Parker Solar Probe set to fly past the Sun on Christmas Eve
Science: On Christmas Eve, NASA’s Parker Solar Probe will pass 3.8 million miles (6.1 million kilometers) from the sun’s surface at a speed of 430,000 mph (690,000 kilometers per hour), breaking its own records for speed and closest approach to our star.
The spacecraft, which is about the size of a small car, completed its final orbit past Venus last month, putting it on track for the closest approach to the sun than any human-made object.

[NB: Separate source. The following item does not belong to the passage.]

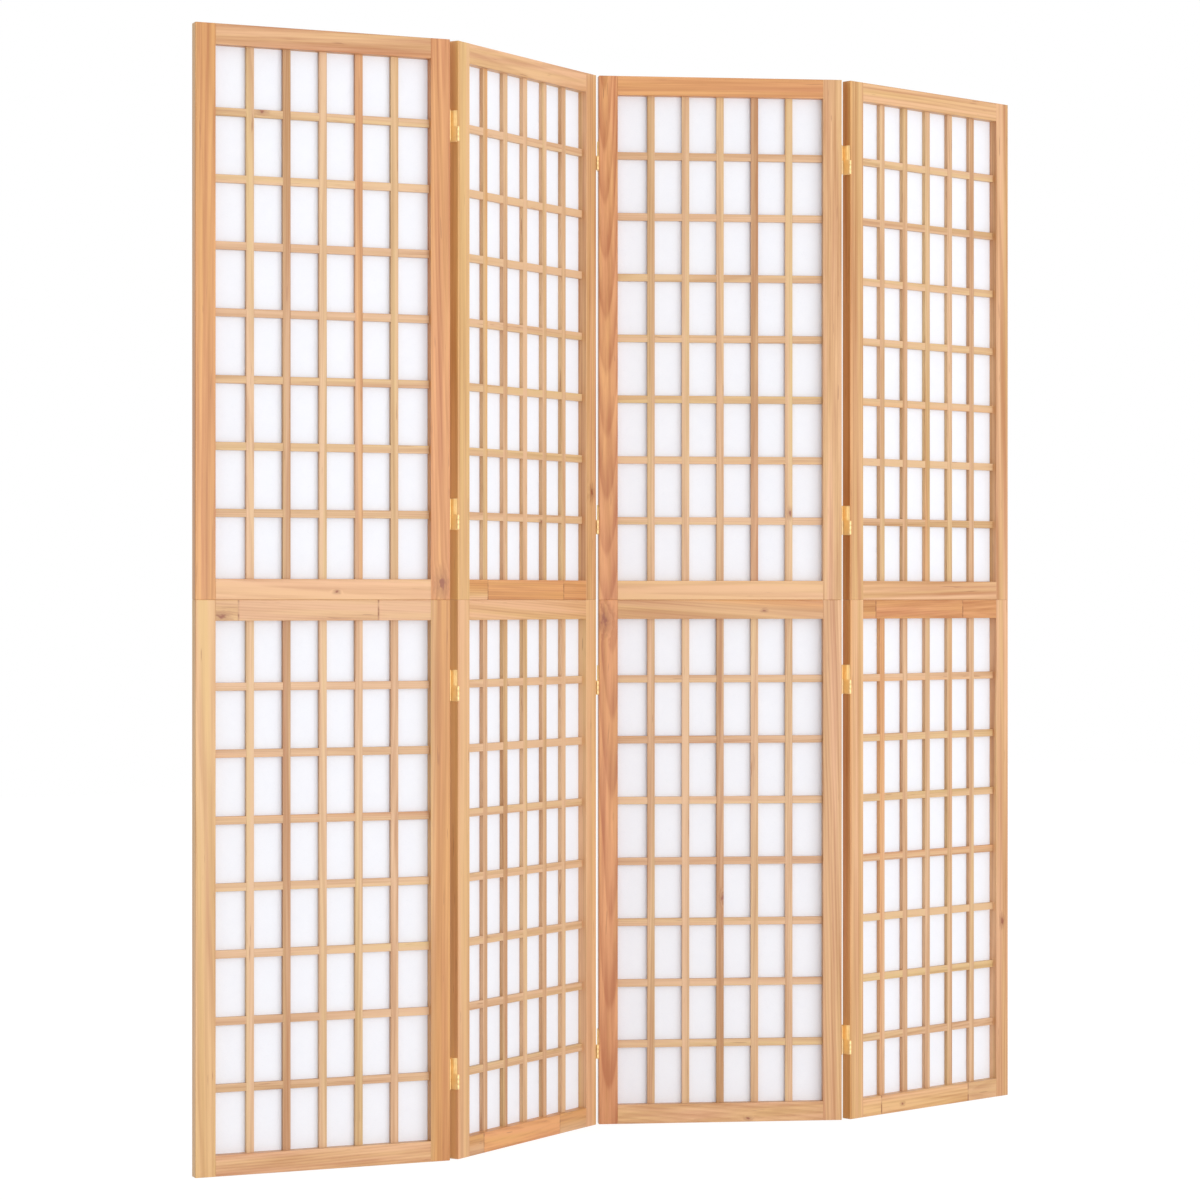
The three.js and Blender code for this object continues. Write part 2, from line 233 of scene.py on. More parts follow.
# %% [markdown]
# ## Lacquered fir
#
# The frames are planed fir under a thin clear satin lacquer. A plank is a cut through a trunk, and
# its grain is nothing but the year rings met at a slant. So the pattern here is a trunk, rings
# round a pith, and each stick carries its own coordinates in its own trunk, in the attribute
# `timber`. A face near the pith's plane then shows straight lines, one that grazes the rings shows
# long arches, and the ends show arcs, without painting any of them.
#
# A year ring starts pale and soft and ends in a thin, harder, darker band. Over it lie fine fibres,
# broad soft streaks that run far along the stick and turn from peach to ochre, an odd dark resin
# streak, and knots. The heartwood round the pith is more orange than the sapwood outside it. A knot
# is a branch that was grown over: a ragged reddish brown oval round which the rings bulge. `knot`
# tells how far each point is from the stick's knot, in knot radii, and how strongly the stick's
# rings show, and `tint` how light and how yellow the stick is. A few rails are glued end to end
# from shorter blocks, so there the trunk changes at each joint, which shows as a faint, ragged
# brown line.

# %% Wood
FRAME_SHADES, STRIP_SHADES = ("d6ab7f", "a96e3d"), ("d0ad84", "a57241")
KNOT_WOOD, RESIN = "843f24", "8a5029"
BLOCK = 219  # mm, how long the blocks of a jointed rail are
HEART_END = (0.056, 0.074)  # m from the pith: heartwood fades into sapwood between them
# What streaks and heartwood multiply the colour by.
PEACH, OCHRE, HEART = (1.03, 0.98, 1.03, 1), (0.98, 1.02, 0.80, 1), (1.0, 0.82, 0.63, 1)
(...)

On Dec. 24, Parker Solar Probe is expected to cut through clumps of plasma that are still attached to the sun and even fly through a portion of the solar eruption, much like a surfer diving beneath a crashing wave. In October, the sun reached its most turbulent phase in its 11-year cycle, meaning the spacecraft will soon study powerful solar flares that occur one after another, providing scientists with up-close data about the chaotic workings of our star.
“We are preparing to make history,” Noor Rawafi, the mission’s project scientist, told reporters at the annual meeting of the American Geophysical Union (AGU) on Tuesday (Dec. 10). “Parker Solar Probe is opening our eyes to a new reality about our star,” he said, adding that the data sent home by the probe “will take us decades to sort through.” The probe’s achievement is expected at 6:40 a.m. EDT (1140 GMT) on Christmas Eve, but mission control will not be in contact with the spacecraft at this time. Shortly before and after closest approach — on Dec. 21 and Dec. 27 — scientists will look for a beacon tone from the probe that will confirm its health.
If all goes according to plan, the first images from the encounter could arrive as early as the new year, and science data will follow in the weeks after that, Ravafi said. Since its launch in 2018, the probe has helped solve long-standing mysteries about our star, chief among them how its tenuous outer atmosphere, the corona, gets hundreds of times hotter as it moves away from the sun’s surface. In 2022, the probe’s coincidence with Europe’s Solar Orbiter spacecraft gave scientists a rare opportunity to study the same part of the solar wind, revealing how energy-packed plasma waves accelerate the solar wind to unexpectedly high speeds.